Da lì i Millonarios vengono definiti “ballet azul” (balletto azzurro, come il colore delle loro maglie) per la bellezza del loro gioco mostrato in campo.
Di Stefano avrà persino modo di giocare due gare amichevoli non riconosciute con la nazionale colombiana, osteggiata e non riconosciuta ufficialmente dalla FIFA ai tempi per i motivi sopraindicati.
I Los Millonarios ormai erano conosciuti in tutto il Sud America, ma anche in Europa iniziavano a sentir parlare di questa meravigliosa squadra guidata da un super giocatore argentino.
E dopo aver contribuito ad istituire la famosa Pequena Copa del Mundo de clubes (antesignana del mondiale per club, andata avanti fino al 1975) dove poter mostrare la propria superiorità anche al resto del mondo, inizia anche un tour di amichevoli in stile “gala di stelle”, per esibire tutti i propri campioni.
Così il Real Madrid dell’allora patron Santiago Bernabeu, che cercava un club sudamericano per festeggiare i cinquant’anni dalla fondazione, scelsero di invitare i Millonarios, con gli svedesi del Norrköping, a giocare un torneo nella capitale spagnola.
Le “nozze d’oro” madridiste saranno un’umiliazione tremenda per i blancos e il presidente Bernabeu si innamora in men che in un istante della “Saeta rubia”.
30 marzo 1952, Estadio de Chamartín (sì, l’odierno Bernabeu) completamente esaurito.
Il Real Madrid, nonostante riconosca il buon potenziale avversario, pensa comunque di imporre il proprio gioco e vincere agevolmente contro di loro. Bernabeu pregusta già la passerella dopo una bella vittoria per festeggiare lo storico compleanno come si deve.
I Los Millonarios travolgono 4-2 il Real Madrid, evitando ai madridisti persino un passivo peggiore, sbeffeggiandoli con un possesso palla vistoso.
E Alfredo Di Stefano? Sarà un tormento per tutta la partita.
Firma una fantastica doppietta, lasciando a bocca aperta il presidentissimo madrileno che da quel giorno avrà un solo pallino nella sua testa: portarlo al Real Madrid.
Qualche mese più tardi, quando sembrava ormai fatto il passaggio al Barcellona di Don Alfredo (che aveva bruciato sul tempo i rivali della capitale), la federcalcio spagnola blocca incredibilmente il trasferimento, appigliandosi a degli strani cavilli contrattuali.
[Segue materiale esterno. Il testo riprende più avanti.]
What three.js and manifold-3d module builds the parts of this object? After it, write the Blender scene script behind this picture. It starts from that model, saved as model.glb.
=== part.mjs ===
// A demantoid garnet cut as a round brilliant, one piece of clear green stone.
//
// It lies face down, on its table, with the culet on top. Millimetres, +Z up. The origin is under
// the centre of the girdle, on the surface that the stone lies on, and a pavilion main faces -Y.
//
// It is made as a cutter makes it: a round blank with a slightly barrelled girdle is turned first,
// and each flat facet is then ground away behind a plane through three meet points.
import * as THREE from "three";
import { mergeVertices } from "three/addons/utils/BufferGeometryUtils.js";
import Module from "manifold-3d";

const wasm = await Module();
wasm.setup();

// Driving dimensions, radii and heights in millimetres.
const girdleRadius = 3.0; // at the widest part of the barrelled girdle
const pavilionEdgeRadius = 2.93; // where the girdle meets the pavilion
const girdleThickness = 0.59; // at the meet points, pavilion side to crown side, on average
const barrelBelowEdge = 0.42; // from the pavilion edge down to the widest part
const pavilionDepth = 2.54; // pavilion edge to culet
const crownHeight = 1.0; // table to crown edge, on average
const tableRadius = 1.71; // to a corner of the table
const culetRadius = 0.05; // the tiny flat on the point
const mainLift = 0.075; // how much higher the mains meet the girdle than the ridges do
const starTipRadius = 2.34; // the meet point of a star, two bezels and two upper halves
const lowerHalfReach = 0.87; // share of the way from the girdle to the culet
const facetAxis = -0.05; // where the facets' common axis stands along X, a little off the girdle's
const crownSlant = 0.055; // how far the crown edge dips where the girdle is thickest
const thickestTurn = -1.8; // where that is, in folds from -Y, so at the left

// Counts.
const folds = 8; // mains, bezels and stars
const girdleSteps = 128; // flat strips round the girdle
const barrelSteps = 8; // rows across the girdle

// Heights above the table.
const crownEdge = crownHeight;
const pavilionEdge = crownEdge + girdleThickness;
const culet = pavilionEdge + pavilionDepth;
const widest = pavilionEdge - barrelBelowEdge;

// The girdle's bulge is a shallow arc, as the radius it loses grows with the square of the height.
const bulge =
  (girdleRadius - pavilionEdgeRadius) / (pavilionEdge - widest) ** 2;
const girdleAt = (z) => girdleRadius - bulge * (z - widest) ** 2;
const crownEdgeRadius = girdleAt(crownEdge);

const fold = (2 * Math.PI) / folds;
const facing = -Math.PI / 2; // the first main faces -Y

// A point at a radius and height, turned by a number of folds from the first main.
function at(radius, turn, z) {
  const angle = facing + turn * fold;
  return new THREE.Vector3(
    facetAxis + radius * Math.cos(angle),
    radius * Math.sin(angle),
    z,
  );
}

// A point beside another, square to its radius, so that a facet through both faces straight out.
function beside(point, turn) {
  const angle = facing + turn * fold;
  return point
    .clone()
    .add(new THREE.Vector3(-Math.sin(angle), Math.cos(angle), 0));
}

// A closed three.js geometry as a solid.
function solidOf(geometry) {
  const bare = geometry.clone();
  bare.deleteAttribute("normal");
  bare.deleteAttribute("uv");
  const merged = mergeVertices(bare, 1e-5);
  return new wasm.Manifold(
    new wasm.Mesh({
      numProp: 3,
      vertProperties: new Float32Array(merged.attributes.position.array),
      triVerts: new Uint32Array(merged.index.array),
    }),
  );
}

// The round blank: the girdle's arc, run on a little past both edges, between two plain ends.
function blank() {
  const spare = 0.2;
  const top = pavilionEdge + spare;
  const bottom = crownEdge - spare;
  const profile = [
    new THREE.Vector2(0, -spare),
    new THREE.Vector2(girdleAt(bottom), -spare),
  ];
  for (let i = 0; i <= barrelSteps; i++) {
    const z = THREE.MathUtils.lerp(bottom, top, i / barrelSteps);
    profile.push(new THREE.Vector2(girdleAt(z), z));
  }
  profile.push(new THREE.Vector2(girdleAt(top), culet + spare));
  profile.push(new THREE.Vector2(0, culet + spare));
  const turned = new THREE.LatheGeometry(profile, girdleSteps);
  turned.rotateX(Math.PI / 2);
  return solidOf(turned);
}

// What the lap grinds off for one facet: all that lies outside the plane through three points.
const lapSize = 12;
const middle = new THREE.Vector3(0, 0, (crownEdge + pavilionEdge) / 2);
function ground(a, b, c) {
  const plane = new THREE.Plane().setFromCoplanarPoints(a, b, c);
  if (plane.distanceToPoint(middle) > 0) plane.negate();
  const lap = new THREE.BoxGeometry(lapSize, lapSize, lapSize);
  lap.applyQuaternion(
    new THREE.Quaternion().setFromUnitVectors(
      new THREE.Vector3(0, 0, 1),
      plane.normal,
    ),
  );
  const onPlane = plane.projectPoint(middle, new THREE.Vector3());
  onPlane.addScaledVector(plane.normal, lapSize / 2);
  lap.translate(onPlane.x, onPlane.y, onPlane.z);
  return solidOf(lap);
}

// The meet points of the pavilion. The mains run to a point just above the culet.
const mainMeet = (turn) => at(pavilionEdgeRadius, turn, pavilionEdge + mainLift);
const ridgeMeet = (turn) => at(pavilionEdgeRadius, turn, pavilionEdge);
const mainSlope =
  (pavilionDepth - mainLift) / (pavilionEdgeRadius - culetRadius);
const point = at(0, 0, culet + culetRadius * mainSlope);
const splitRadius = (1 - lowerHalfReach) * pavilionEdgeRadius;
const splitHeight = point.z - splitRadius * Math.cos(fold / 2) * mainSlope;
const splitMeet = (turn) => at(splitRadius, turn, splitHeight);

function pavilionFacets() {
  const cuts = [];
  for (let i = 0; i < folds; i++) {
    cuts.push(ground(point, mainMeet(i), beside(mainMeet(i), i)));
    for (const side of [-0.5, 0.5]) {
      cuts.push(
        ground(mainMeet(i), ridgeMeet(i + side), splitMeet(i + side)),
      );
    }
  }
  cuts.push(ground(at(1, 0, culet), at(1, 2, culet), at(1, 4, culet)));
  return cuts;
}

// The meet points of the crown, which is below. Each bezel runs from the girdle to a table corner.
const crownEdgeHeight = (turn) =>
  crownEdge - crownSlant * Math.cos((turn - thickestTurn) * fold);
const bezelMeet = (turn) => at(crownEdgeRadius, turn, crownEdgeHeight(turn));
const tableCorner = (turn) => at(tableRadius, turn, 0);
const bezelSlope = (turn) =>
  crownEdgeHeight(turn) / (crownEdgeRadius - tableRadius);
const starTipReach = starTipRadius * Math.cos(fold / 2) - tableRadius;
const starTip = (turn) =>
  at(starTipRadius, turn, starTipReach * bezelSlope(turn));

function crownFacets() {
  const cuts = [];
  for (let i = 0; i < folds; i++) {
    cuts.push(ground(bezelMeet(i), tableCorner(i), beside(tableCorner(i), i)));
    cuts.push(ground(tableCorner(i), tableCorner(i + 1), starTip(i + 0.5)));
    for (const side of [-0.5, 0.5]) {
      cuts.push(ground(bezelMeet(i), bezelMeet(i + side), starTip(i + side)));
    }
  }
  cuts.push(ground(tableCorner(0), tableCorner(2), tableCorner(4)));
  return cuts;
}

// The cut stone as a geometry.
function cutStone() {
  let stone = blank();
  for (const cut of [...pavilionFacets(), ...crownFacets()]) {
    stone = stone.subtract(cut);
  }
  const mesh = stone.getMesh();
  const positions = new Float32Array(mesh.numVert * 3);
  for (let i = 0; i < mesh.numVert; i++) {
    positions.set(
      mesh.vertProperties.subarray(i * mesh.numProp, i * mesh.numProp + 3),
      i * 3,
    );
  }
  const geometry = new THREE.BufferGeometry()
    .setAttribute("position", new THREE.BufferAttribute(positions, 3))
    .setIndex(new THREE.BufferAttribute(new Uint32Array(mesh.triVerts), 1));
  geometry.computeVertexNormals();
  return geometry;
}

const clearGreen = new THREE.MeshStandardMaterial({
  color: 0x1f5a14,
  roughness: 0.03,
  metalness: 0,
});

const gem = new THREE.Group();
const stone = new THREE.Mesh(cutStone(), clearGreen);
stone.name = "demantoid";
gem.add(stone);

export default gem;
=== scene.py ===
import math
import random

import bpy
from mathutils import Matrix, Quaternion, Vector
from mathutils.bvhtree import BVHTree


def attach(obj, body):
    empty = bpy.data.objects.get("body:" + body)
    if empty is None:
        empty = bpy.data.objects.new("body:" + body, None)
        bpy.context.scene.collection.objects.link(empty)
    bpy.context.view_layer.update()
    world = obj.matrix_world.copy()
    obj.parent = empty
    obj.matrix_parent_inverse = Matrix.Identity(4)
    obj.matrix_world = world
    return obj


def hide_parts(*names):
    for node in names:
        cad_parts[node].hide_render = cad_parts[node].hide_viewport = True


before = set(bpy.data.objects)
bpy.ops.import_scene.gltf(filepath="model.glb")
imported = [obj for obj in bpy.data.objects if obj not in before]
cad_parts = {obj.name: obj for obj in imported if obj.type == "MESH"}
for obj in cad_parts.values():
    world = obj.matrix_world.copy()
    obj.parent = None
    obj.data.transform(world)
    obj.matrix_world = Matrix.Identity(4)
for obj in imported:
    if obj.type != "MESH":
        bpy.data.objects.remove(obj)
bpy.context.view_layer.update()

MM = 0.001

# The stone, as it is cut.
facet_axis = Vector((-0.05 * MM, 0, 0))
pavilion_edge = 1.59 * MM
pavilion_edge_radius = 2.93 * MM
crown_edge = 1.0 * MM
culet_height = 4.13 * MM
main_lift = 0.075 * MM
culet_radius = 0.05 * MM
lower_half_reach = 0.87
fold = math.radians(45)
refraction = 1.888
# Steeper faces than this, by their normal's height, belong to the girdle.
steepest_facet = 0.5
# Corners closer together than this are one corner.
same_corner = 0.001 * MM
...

Barcellona e Real Madrid danno vita ad una vera e propria battaglia legale, che si risolve inizialmente con un pari e patta: la federcalcio propone tre stagioni al Barcellona e tre al Real, senza andare contro nessuno. La cosa incredibile è che i vertici dei due club accettano.
Ma come si può far andare tutto liscio con questa scelta? Meglio prenderlo prima o meglio dopo? E se poi si fa male? Nel Barcellona soprattutto si viene a creare un terremoto interno che porta la società a sfaldarsi e il presidente a dimettersi.
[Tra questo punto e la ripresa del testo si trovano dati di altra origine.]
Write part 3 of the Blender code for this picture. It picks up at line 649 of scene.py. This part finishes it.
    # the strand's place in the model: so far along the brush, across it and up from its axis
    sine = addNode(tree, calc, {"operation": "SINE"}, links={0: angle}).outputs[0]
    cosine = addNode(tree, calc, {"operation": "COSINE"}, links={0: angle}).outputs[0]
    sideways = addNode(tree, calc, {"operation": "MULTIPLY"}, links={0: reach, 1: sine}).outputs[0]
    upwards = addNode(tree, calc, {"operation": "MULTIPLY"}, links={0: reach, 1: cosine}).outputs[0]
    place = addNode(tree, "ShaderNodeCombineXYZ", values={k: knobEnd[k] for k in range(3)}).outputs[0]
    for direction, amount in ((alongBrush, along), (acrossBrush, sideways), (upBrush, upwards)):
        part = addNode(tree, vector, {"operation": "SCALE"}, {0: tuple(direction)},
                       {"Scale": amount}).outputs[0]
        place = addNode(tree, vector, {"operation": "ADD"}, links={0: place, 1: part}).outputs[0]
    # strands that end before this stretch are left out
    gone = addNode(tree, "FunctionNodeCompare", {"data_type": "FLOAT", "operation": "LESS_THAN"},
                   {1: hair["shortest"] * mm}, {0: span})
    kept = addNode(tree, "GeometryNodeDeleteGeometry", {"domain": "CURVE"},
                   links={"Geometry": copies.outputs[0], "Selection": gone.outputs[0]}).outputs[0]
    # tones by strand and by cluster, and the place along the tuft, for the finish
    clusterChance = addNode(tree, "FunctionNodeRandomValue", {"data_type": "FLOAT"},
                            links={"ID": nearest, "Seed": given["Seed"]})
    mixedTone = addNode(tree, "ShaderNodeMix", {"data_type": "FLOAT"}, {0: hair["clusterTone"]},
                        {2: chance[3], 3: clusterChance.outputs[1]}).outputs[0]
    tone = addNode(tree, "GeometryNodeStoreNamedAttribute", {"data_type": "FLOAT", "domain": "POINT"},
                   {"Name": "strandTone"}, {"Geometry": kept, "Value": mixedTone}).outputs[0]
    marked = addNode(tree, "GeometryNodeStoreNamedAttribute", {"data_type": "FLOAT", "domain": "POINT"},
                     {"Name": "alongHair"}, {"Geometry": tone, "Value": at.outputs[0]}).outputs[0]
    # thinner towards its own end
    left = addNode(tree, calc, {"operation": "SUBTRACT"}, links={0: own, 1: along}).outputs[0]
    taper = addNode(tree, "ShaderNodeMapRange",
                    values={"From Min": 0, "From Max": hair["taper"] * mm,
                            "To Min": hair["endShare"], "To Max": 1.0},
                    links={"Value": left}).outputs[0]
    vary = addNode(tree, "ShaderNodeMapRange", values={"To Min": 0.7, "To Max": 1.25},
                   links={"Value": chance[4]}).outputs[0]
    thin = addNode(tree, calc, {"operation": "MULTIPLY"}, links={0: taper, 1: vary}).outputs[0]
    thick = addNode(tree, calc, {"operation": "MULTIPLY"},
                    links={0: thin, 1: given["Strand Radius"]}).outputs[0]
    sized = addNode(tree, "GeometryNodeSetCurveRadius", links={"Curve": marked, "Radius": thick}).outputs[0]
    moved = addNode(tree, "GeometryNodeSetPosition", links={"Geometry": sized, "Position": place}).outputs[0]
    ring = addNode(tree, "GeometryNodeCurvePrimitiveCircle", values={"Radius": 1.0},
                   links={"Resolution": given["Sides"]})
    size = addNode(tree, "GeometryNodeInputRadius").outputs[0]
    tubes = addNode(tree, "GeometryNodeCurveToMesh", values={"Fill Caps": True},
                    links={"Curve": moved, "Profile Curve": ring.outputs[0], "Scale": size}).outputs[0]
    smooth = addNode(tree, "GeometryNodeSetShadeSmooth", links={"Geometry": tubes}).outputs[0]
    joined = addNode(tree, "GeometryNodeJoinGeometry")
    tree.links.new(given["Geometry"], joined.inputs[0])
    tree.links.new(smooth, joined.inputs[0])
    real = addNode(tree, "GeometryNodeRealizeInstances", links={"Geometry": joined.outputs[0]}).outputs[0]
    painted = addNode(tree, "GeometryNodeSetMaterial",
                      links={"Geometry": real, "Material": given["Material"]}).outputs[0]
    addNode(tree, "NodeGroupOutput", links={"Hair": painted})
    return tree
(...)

E qui che subentra ancora una volta quella volpe di Bernabeu, che propone al Barcellona una cifra spropositata per convincerli a lasciare l’asso argentino direttamente a lui, quasi 7 milioni di pesetas, sapendo che i confusi e vulnerabili dirigenti catalani non possono mai rifiutare. Così sarà.
Di Stefano era ufficialmente un giocatore del Real Madrid.
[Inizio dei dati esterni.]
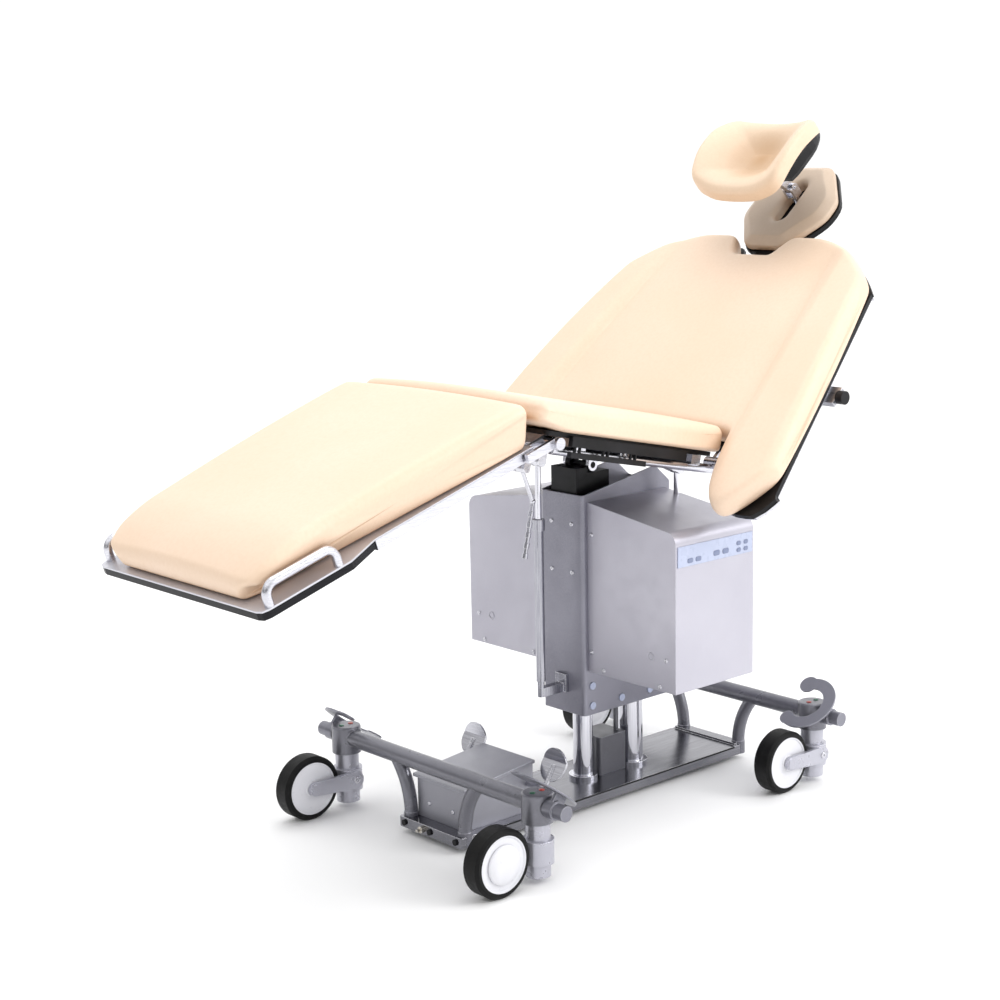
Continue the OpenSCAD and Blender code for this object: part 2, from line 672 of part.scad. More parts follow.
module seat_frame() color([0.84, 0.85, 0.87]) at_tilt() difference() {
    union() {
        both() {
            translate([rail_x, 0, rail_z]) along_y(-knee_y + edge_r / 2, back_y - edge_r / 2, rail_d);
            for (p = [[-knee_y, knee_z], [back_y, back_z]])
                translate([0, p[0], p[1]]) along_x(barrel_x, barrel_x + barrel_len, barrel_d);
            side_plate(bar_x, lug_t) {
                circle(lug_r);
                square_from(-lug_r, 0, lug_r, rail_z + rail_d / 2);
            }
            block([bar_x, bearer_y[0], rail_z], [bar_x + bar_w, bearer_y[2] + bearer_w, rail_z + rail_d]);
            eye_plates(rod_x, tilt_rod_y, tilt_rod_z, eye_r)
                polygon([[bearer_y[2], rail_z + rail_d / 4], [bearer_y[2], rail_z + rail_d], [bearer_y[2] + bearer_w, rail_z + rail_d],
                         [tilt_rod_y, tilt_rod_z + eye_r], [tilt_rod_y, tilt_rod_z - eye_r]]);
        }
        for (y = bearer_y)
            block([-bearer_x, y, rail_z + rail_d / 4], [bearer_x, y + bearer_w, seat_lift - board_t - near_gap]);
        eye_plates(0, -strut_pin_y, -strut_pin_z, eye_r)
            square_from(-strut_pin_y - eye_r, -strut_pin_z, -strut_pin_y + eye_r, rail_z + rail_d / 2);
        for (x = [lever_x - 2.4 * lever_d, lever_x + lever_d + near_gap]) side_plate(x, lever_d) {
            translate([-lever_y, -lever_z]) circle(lever_d);
            square_from(-lever_y - lever_d, -lever_z, -lever_y + lever_d, rail_z + rail_d / 2);
        }
        block([-bar_x, -lever_y - lever_d, rail_z], [bar_x + cut, -lever_y + lever_d, rail_z + rail_d]);
    }
    both() for (p = [[-knee_y, knee_z], [back_y, back_z]])
        translate([0, p[0], p[1]]) along_x(barrel_x - cut, barrel_x + barrel_len + cut, pin_d + 2 * run_gap);
    along_x(-rail_x / 2, rail_x / 2, tilt_pin_d + 2 * run_gap);
    translate([0, -lever_y, -lever_z]) along_x(-lever_d, lever_x + 3 * lever_d, lever_d + 2 * run_gap);
}

module seat_board() color([0.07, 0.07, 0.08]) at_tilt()
    translate([0, seat_rear - board_in - board_len / 2, seat_lift - board_t]) linear_extrude(board_t - near_gap)
        rounded(2 * (side_rail_x - near_gap), board_len, 2 * edge_r);

// Dark accessory rails beside the seat: an upper rail on spacers, and a lower one that hangs from it on pairs of posts
side_rail_x = 231;
side_rail_t = 10;
side_rail_h = 19;
side_rail_z = 43;
side_rail_y1 = 262;
side_rail_y2 = 36;
low_rail_h = 10;
low_rail_z = 19;
low_rail_y2 = 70;
spacer_d = 9;
post_d = 6;
post_gap = 12;
post_count = 3;
post_step = 71;
module side_rails() color([0.16, 0.16, 0.17]) at_tilt() both() {
    block([side_rail_x, -side_rail_y1, side_rail_z - side_rail_h / 2],
          [side_rail_x + side_rail_t, side_rail_y2, side_rail_z + side_rail_h / 2]);
    block([side_rail_x, -side_rail_y1, low_rail_z - low_rail_h / 2],
          [side_rail_x + side_rail_t, -low_rail_y2, low_rail_z + low_rail_h / 2]);
    for (i = [0:post_count - 1], j = [0, 1])
        translate([side_rail_x + side_rail_t / 2, -side_rail_y1 + post_gap + i * post_step + j * post_gap, low_rail_z])
            cylinder(h = side_rail_z - low_rail_z, d = post_d);
    for (y = bearer_y) if (y < 0)
        translate([0, y + bearer_w / 2, rail_z + rail_d - cut]) along_x(bearer_x + near_gap, side_rail_x + cut, spacer_d);
}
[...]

Prima del suo arrivo, il club della capitale spagnola non era né il più grande club del Paese, né il più grande della città: non aveva una grande tradizione calcistica, vantava solo due campionati, mentre il Barcellona e i cugini dell’Atletico Madrid erano rispettivamente a sei e a quattro.
L’acquisto della Saeta rubia cambierà per sempre la storia del club reale e del calcio spagnolo.
Nelle successive undici stagioni saranno 8 i campionati spagnoli vinti, 5 le Coppe Campioni, 2 le Coppe Latine, una coppa Intercontinentale, una coppa di Spagna, 5 titoli di “Pichichi” (titolo di capocannonieri ne la Liga) e due i Palloni d’oro, vinti nel 1957 e nel 1959, quando Don Alfredo aveva anche iniziato a giocare per la terza e definitiva nazionale calcistica della sua carriera, la Spagna, venendo così naturalizzato.
Questa è l’incredibile storia di uno dei più grandi calciatori di sempre.
«In molti discutono su chi sia stato il più forte di tutti i tempi tra Pelé e Maradona. Siamo stati sicuramente due grandi del calcio, ma per me il migliore è stato senza dubbio Alfredo Di Stefano».